I seem to end up reading Non-fiction for pleasure. I’d love to read more Fiction, but I guess my subconscious says, “You’ve been doing that all day – NO!” Ironically, if I’m not in the booth, I fall asleep within minutes while reading for pleasure. I don’t get it either!
Do you have any advice for other aspiring narrators?
Yes. You don’t want to do this because if you do, you may end up getting a book I’d be perfect for. So please. Don’t become a narrator.
What has been your favorite project and why?
Every book is my favorite project.
Do you believe that listening to an audiobook should be considered reading? Why or why not?
Yes, and beyond. There’s SO much more to be gotten from an audiobook. When reading (eyes to page) it’s so easy to gloss over things quickly without even realizing it. It seems the eyes can’t keep up with how quickly the mind wants to “get to what happens next!!!” While listening to an audiobook, you have to listen at the pace the narrator has dictated as well as the emotion a reader may have, again, glossed over to keep the story moving.
How do you view audiobook narration/production: Art or Science?

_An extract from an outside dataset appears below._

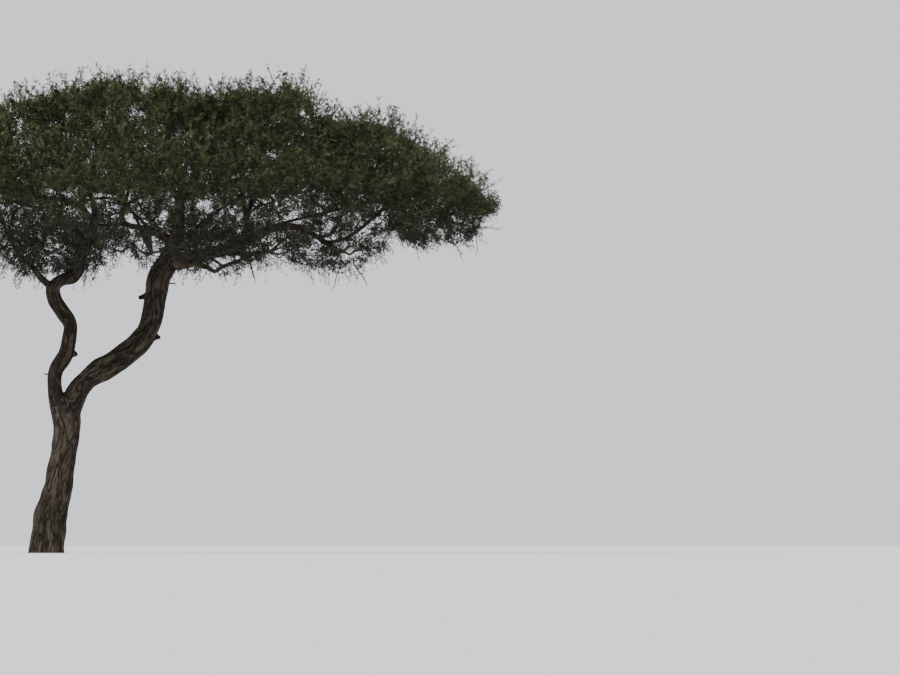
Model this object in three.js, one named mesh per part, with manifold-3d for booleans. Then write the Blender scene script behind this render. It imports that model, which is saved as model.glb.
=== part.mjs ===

Both. There’s a science to the software used and the post production, but you still have to finesse the audio a bit with pacing, dove-tailing, and the like in the final editing. As for the performance aspect, art is obvious. You have to perform. But, as with post, you have to remember that you’re doing something where different people will be listening in different situations: in the car, exercising, doing household chores, or simply sitting in a chair or lying in bed. You have to balance all of that so even if they miss something because of a distraction of any kind, you’re able to keep them engaged without having really missed anything at all.
I have heard that many in the industry dislike the term narrator. What do you prefer and why?
I don’t mind it at all, but it does bother me when someone asks what I do.. I say narrator… and they say, what? Then I have to go into an explanation about what a narrator does, but often times what an audiobook is. Book on Tape usually clears it up.